Il y a quelques semaines, nous vous avions entretenus sur notre blog (http://blog.bornhauser-avocats.fr/index.php/2015/06/07/territorialite-des-plus-values-en-report-les-libertes-communautaire-au-secours-du-contribuable/) de l’ouverture intéressante fait par la 1ère chambre de Cour Administrative d’Appel de Versailles quant à la possibilité pour un non-résident communautaire devenant taxable sur des plus-values en report d’imposition devenant imposables d’imputer dessus les moins-values réalisées lors de la cession des titres grevés de la plus-value en report.
La question semble toutefois moins tranchée que nous l’avions cru puisque nous avons depuis eu connaissance d’une autre décision rendue par la 3ème chambre de la même Cour le 9 juin 2015 (13VE01964, mais que vous ne trouverez bizarrement pas sur Legifrance) qui, saisie exactement de la même question mais confrontée à un contribuable qui avait, lui, transféré son domicile en Belgique pour des raisons professionnelles, a jugé que… « à supposer que la circonstance que l’intéressé (…) ne puisse (…) imputer sur cette imposition des pertes réalisées en sa qualité de résident belge caractérise une restriction à la liberté d’établissement en méconnaissance des stipulations précités, une telle restriction est justifiée par la nécessité de préserver la répartition du pouvoir d’imposition entre les États membres et ne va pas au-delà de ce qui est nécessaire pour atteindre cet objectif dès lors qu’il n’incombe pas à l’Etat de réalisation de la plus-value d’échange de neutraliser des pertes subies dans un autre État membre, y compris à raison de la cession des titres reçus en échange ».
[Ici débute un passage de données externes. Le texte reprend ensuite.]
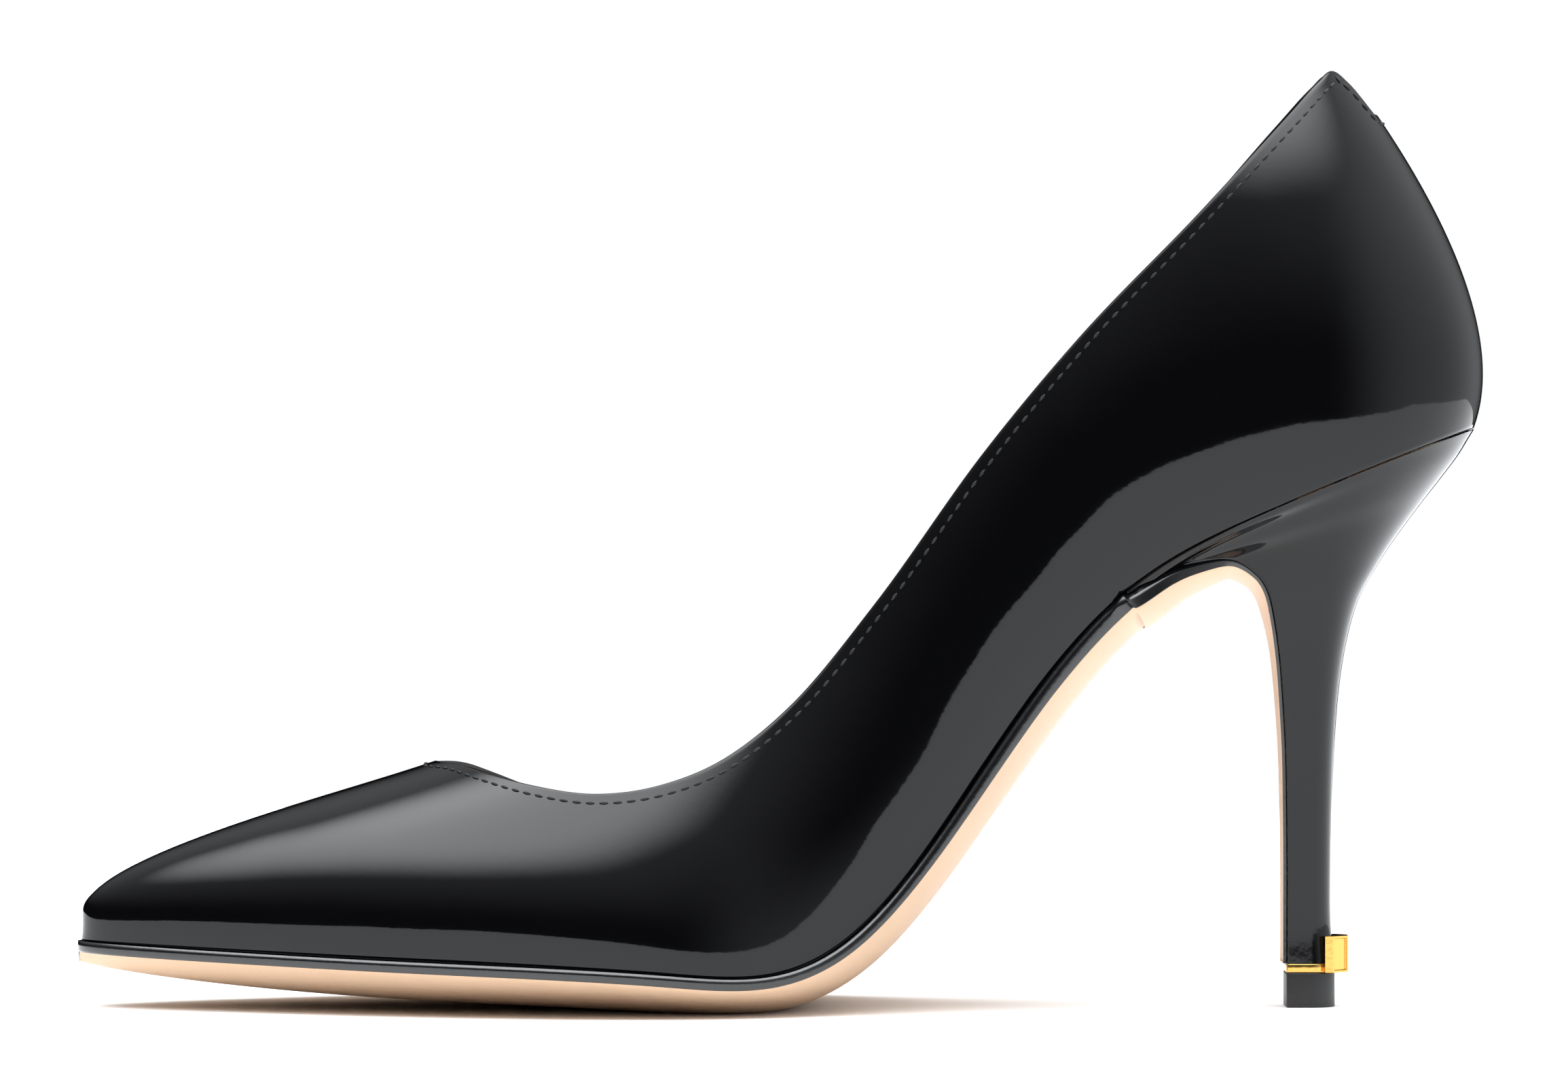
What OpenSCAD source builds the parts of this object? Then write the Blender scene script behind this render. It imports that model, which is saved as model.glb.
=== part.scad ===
// Pointed-toe stiletto pump for the right foot, as separate pieces.
// Origin: centre of the heel tip's face on the floor. The toe points along -X,
// the inner side of the foot is -Y, and +Z is up. All sizes are in millimetres.

/* [Last] */
// Length of the last, from toe tip to heel back
last_length = 237; // [200:1:270]
// Width of the upper at the ball of the foot, along the lasting edge
ball_width = 75; // [64:0.5:90]
// Width of the upper at the waist, along the lasting edge
waist_width = 41; // [33:0.5:50]
// Width of the heel seat, along the lasting edge
seat_width = 47; // [40:0.5:58]
// Height of the back of the heel seat above the floor
seat_height = 98; // [80:0.5:120]
// How much lower the topline runs on the outer side than on the inner side
outer_drop = 3; // [0:0.25:4]

/* [Upper] */
// Thickness of the patent leather
upper_t = 1.1; // [0.8:0.05:1.4]
// Thickness of the lining leather
lining_t = 0.8; // [0.6:0.05:1.1]
// Room for cement and tape between upper and lining
lining_gap = 0.4; // [0.35:0.05:0.6]
// Thickness of the toe puff and of the heel counter
stiffener_t = 1; // [0.6:0.05:1.4]
// Depth of the lasting margin turned under the insole
margin_w = 10; // [7:0.5:11]
// Distance from the folded edge down to the row of stitches
stitch_inset = 1.6; // [1.2:0.1:2.5]
// Diameter of the sewing thread
thread_d = 0.45; // [0.3:0.05:0.6]
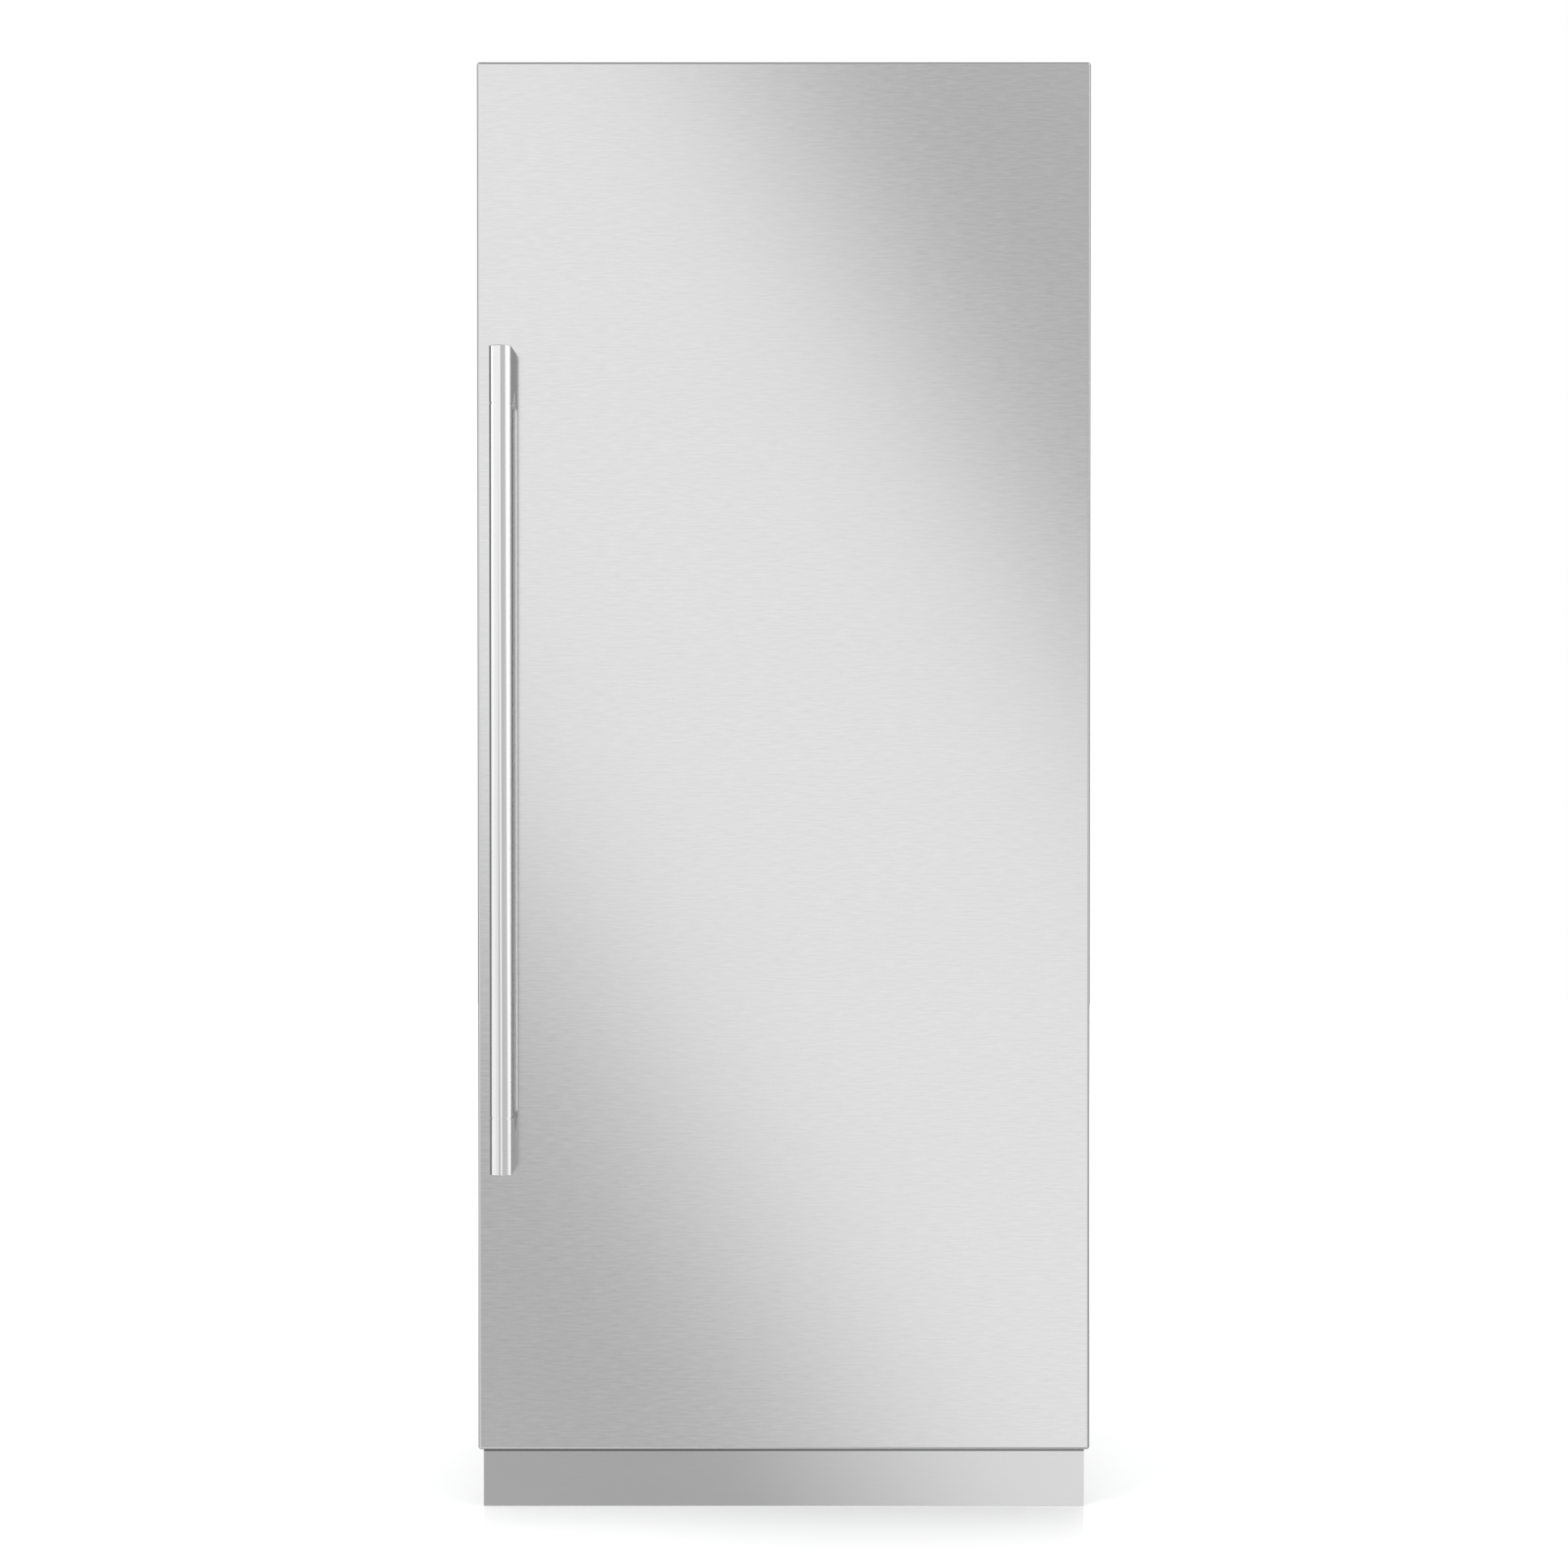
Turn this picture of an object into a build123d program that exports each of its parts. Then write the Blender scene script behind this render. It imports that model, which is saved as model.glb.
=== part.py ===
from build123d import *
import os

# Built-in column refrigerator, one right-hinged door behind a stainless panel.
# Millimetres, +Z up, the front faces -Y, +X to the right of someone standing in front.
# The origin lies on the floor, below the middle of the bounding box.

# Overall sizes
panel_width = 908
panel_height = 2056
panel_bottom = 99
handle_reach = 65
body_depth = 635
wall_gap = 6
panel_overhang = 8
case_bottom = 104
case_top = 2134
case_setback = 90
sheet = 1.5
overrun = 4
fit = 0.3
bearing_fit = 0.05

# Door
panel_depth = 20
panel_sheet = 1.5
panel_corner = 4.5
panel_fold = 4
core_gap = 2
core_depth = 54
pan_sheet = 1.2
pan_corner = 4
hinge_inset = 16
hinge_setback = 35
door_liner_sheet = 2.5
ridge_gap = 4.5
ridge_width = 42
ridge_height = 24
ridge_draft = 6
ridge_round = 5
lug_reach = 8
lug_depth = 12
lug_height = 14
lug_round = 3
lug_back_gap = 8
rib_width = 12
rib_height = 1.6
rib_count = 6
rib_margin = 120
gasket_inset = 12
gasket_base = 8
gasket_neck = 12
gasket_face = 20
gasket_foot = 4
gasket_lip = 5

# Handle
handle_left = 24
handle_width = 32
handle_bottom = 516
handle_length = 1212
handle_block = 85
handle_depth = 30
handle_mitre = 26
handle_edge = 7
handle_crown = 9
handle_corner = 3
handle_end_bevel = 0.8
handle_seam = 1
handle_seam_depth = 2
stud_radius = 4
stud_length = 30
stud_inset = 30

# Case walls, cold room and machine room
side_wall = 50
ceiling = 52
floor_wall = 68
back_wall = 69
liner_sheet = 3
liner_corner = 18
machine_depth = 204
step_height = 163
machine_wall = 40
bead_count = 5
bead_width = 34
bead_margin = 110
bead_rise = 3
bead_slope = 45
lower_rail_width = 42
lower_rail_height = 8

# Hinges
hinge_plate = 6
hinge_eye = 10
hinge_pin = 4
hinge_pin_length = 26
hinge_arm_width = 26
hinge_foot_width = 108
hinge_foot_depth = 90
hinge_foot_round = 8
hinge_foot_gap = 5
hinge_screw_margin = 18
hinge_screw_radius = 3.2
bush_wall = 2
bush_depth = 24
bush_flange = 1.5
cover_wall = 2
cover_height = 17
cover_round = 5

# Base, toe kick, legs and rollers
frame_bottom = 40
rail_width = 40
rail_sheet = 3
rail_inset = 2
front_beam_setback = 30
front_beam_depth = 50
toe_inset = 2.5
toe_recess = 53
toe_gap = 2
toe_floor_gap = 1
toe_return = 14
toe_tab_width = 40
toe_tab_height = 30
leg_inset = 46
leg_setback = 58
leg_pad_radius = 20
leg_pad_height = 9
leg_pad_round = 3
leg_stem_radius = 6
leg_stem_length = 72
leg_nut_radius = 12
leg_travel_room = 30
roller_radius = 24
roller_width = 20
roller_round = 2
roller_inset = 46
roller_back = 60
axle_radius = 4
fork_sheet = 3
fork_play = 1
fork_margin = 10

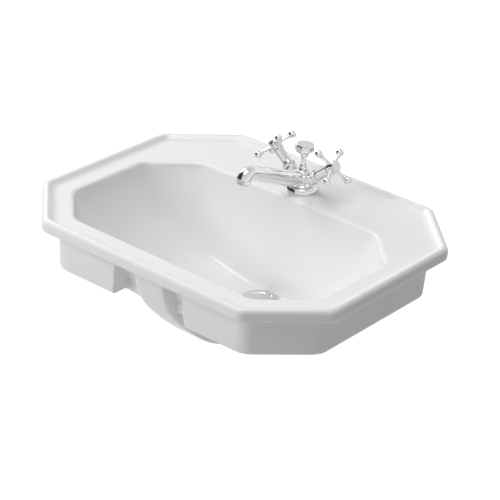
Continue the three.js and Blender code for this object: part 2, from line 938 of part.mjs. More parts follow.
function plugDisc() {
  const disc = turned(
    [
      [0, -158],
      [13.9, -158],
      [13.9, -155.2],
      [16, -154.9],
      [20.4, -152.2],
      [21.1, -151.5],
      [20.7, -150.7],
      [14, -149.5],
      [0, -148.9],
    ],
    FINE,
  );
  return disc.subtract(rod(3 + GAP, -159, -153, 16));
}

function plugStem() {
  const stem = turned([[0, -214.5], [4, -214.5], [4, -209.5], [3, -208], [3, -153.4], [0, -153.4]]);
  const fins = [0, 120, 240].map((turn) => {
    return block(1, 14.2, -0.8, 0.8, -206, -190).rotate([0, 0, turn + 30]);
  });
  return joined(stem, ...fins);
}

function pivotRod() {
  const ball = [];
  const radius = 5;
  const edge = Math.asin(2 / radius);
  const steps = 5;
  for (let i = 0; i <= steps; i++) {
    const angle = edge - Math.PI / 2 + (i * (Math.PI - 2 * edge)) / steps;
    ball.push([radius * Math.cos(angle), PIVOT_Y + radius * Math.sin(angle)]);
  }
  const rearEnd = TAP_Y - DRAIN_Y + 13;
  return alongY(turned([[0, -2], [2, -2], ...ball, [2, rearEnd], [0, rearEnd]], 10));
}

function pivotNut() {
  const outer = hexagon(21, 25, 34);
  return alongY(without(outer, rod(8.7, 24, 31), rod(4.6, 30, 35)));
}

const waste = {
  waste_flange: [wasteFlange, chrome],
  flange_seal: [() => ring(22.6, 30.4, -153.5, -152.5, FINE), rubber],
  waste_body: [wasteBody, brass],
  lower_seal: [lowerSeal, rubber],
  slip_washer: [() => ring(19.8, 27.5, -197, -195.8, FINE), nylon],
  back_nut: [() => hexagon(50, -204, -197.3).subtract(rod(19.8, -207, -196, FINE)), brass],
  plug_disc: [plugDisc, chrome],
  plug_seal: [() => ring(14.2, 16.6, -157.4, -155.6, FINE), rubber],
  plug_stem: [plugStem, nylon],
  pivot_rod: [pivotRod, brass],
  inner_ball_seat: [() => alongY(ring(3.9, 6, 17.3, 20.3)), nylon],
  outer_ball_seat: [() => alongY(ring(3.9, 6, 27.7, 30.7)), nylon],
  pivot_nut: [pivotNut, brass],
};

function lowerSeal() {
  return turned(
    [
      [19.8, -195.5],
      [27.5, -195.5],
      [27.5, -191.5],
      [24.5, BOSS_BOTTOM_Z - GAP],
      [19.8, BOSS_BOTTOM_Z - GAP],
    ],
    FINE,
  );
}

// ---------------------------------------------------------------- assembly
function named(name, solid, look) {
  const mesh = new THREE.Mesh(geometryOf(solid), look);
  mesh.name = name;
  return mesh;
}

function assembled(pieces, prefix = "", argument = undefined) {
  const group = new THREE.Group();
  for (const [name, [make, look]] of Object.entries(pieces)) {
    group.add(named(prefix + name, make(argument), look));
  }
  return group;
}

function valve(prefix, side) {
  const group = assembled(valvePieces, prefix, side);
  group.position.set(side * VALVE_ORIGIN_X, 0, VALVE_ORIGIN_Z);
  group.rotation.y = side * VALVE_LEAN;
  return group;
}

function tap() {
  const group = new THREE.Group();
  group.position.set(0, TAP_Y, LEDGE_HEIGHT);
  group.add(
    named("tap_body", tapBody(), chrome),
    named("base_ring", baseRing(), chrome),
    named("base_seal", ring(15.5, 22.4, GAP, 2.3, FINE), rubber),
    named("column_collar", columnCollar(), chrome),
    named("aerator_housing", onNozzle(aeratorHousing()), chrome),
    named("aerator_insert", onNozzle(aeratorInsert()), nylon),
    named("aerator_seal", onNozzle(ring(4.4, 6.6, -8.9, -7.4)), rubber),
    assembled(fixings),
    valve("hot_", -1),
    valve("cold_", 1),
  );
  return group;
}

const washbasin = new THREE.Group();
washbasin.name = "washbasin";
washbasin.add(named("basin", basin(), china), tap());

const linkageGroup = assembled(linkage);
linkageGroup.position.y = TAP_Y;
washbasin.add(linkageGroup);

const wasteGroup = assembled(waste);
wasteGroup.position.y = DRAIN_Y;
washbasin.add(wasteGroup);

export default washbasin;
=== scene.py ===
import math

import bpy
import numpy as np
from mathutils import Matrix, Vector


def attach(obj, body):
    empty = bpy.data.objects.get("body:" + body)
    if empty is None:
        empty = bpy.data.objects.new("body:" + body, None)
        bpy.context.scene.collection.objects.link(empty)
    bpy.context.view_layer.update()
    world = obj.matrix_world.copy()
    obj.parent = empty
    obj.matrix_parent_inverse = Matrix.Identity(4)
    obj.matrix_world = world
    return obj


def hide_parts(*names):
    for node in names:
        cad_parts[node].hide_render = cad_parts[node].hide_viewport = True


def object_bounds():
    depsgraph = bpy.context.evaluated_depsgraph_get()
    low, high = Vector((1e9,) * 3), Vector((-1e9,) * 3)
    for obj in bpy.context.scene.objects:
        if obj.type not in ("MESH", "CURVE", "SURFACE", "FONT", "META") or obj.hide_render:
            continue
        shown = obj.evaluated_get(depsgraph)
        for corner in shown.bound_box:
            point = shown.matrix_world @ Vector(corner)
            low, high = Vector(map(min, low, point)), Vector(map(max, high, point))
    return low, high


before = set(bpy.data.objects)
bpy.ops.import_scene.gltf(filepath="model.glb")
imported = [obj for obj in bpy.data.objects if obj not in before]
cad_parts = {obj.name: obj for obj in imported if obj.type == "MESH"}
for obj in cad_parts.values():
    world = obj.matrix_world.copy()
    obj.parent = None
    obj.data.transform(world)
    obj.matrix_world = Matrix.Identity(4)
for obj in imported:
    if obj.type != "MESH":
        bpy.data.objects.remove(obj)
cad_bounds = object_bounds()

MM = 0.001
ROOT = "basin_and_tap"

# ------------------------------------------------------------------ camera and studio
CAMERA_AZIMUTH = math.radians(38.6)
CAMERA_ELEVATION = math.radians(26.5)
CAMERA_ROLL = math.radians(-3.57)
CAMERA_DISTANCE = 2.919
CAMERA_LENS = 137.3
AIM_RIGHT = 0.0139  # where the picture's centre lies, seen from the basin's origin
AIM_UP = -0.0369
FLOOR_DROP = 0.45
BACKDROP_STRENGTH = 1.1
WORLD_STRENGTH = 0.42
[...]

En utilisant le verbe caractériser au présent et non au conditionnel, la Cour acte de la pertinence de l’argument : si les libertés communautaires (d’établissement ou de circulation des travailleurs) sont applicables, alors il y a bien restriction.
Toutefois, on sait qu’une restriction aux libertés peut néanmoins être justifiée lorsque elle entre en conflit avec d’autres principes et que l’atteinte est proportionnée à l’objectif. C’est ce que relève la 3ème chambre de la Cour en faisant valoir la nécessité de préserver la répartition du pouvoir d’imposition entre les États et la proportionnalité de l’atteinte à cet objectif.
Il est vrai qu’en Belgique les plus-values de l’espèce ne sont pas taxables et que cette circonstance ne milite guère en faveur du français qui s’y expatrie. Cela dit, si les plus-values avaient été taxables en Belgique, l’intéressé aurait été placé exactement dans la même situation : pas d’impôt en Belgique du fait d’une moins-value et taxation en France de la plus-value en report. Nous avons donc pour notre part du mal à comprendre en quoi la préservation de la répartition du pouvoir d’imposition entre États justifierait une telle discrimination.
Cela dit, la 3ème chambre s’est peut-être sentie encouragée par la décision « Sté Agapes » rendue par le Conseil d’Etat le 15 avril 2015 (n° 368135), qui a fortement limité les espérances que l’arrêt Mark & Spencer (CJUE 11 juillet 2002, aff. 62/00) avait fait naître en matière d’imputations des déficits des filiales étrangères sur les bénéfices de la société mère, au motif précisément que… « il n’incombe pas à l’Etat de résidence de la société mère d’assurer la neutralisation de la charge fiscale que la société filiale supporte ou supportera du fait de la décision de l’Etat membre où elle réside elle-même, au titre de l’exercice de sa compétence fiscale, de limiter le droit d’imputer les pertes subies ».
Force est toutefois de constater qu’en la matière, la France ne subirait pas les conséquences d’une décision de la Belgique de limiter le droit à imputation des moins-values puisque cette question ne se pose pas dans cet État. Ce que le contribuable demande à la France, c’est de ne pas le traiter moins bien que s’il était resté résident français, ce qui est tout autre chose et qui relève non d’une répartition équilibré du droit d’imposer entre les deux États membres, mais de la seule cohérence (ou non) du système fiscal français.
En tout état de cause, la divergence d’appréciation du même principe par deux chambres de la même Cour illustre bien l’incertitude de la solution à donner à cette délicate question, qui ne verra sa résolution intervenir que devant le Conseil d’Etat, après éventuellement réponse de la CJUE saisie par ses soins d’une question préjudicielle.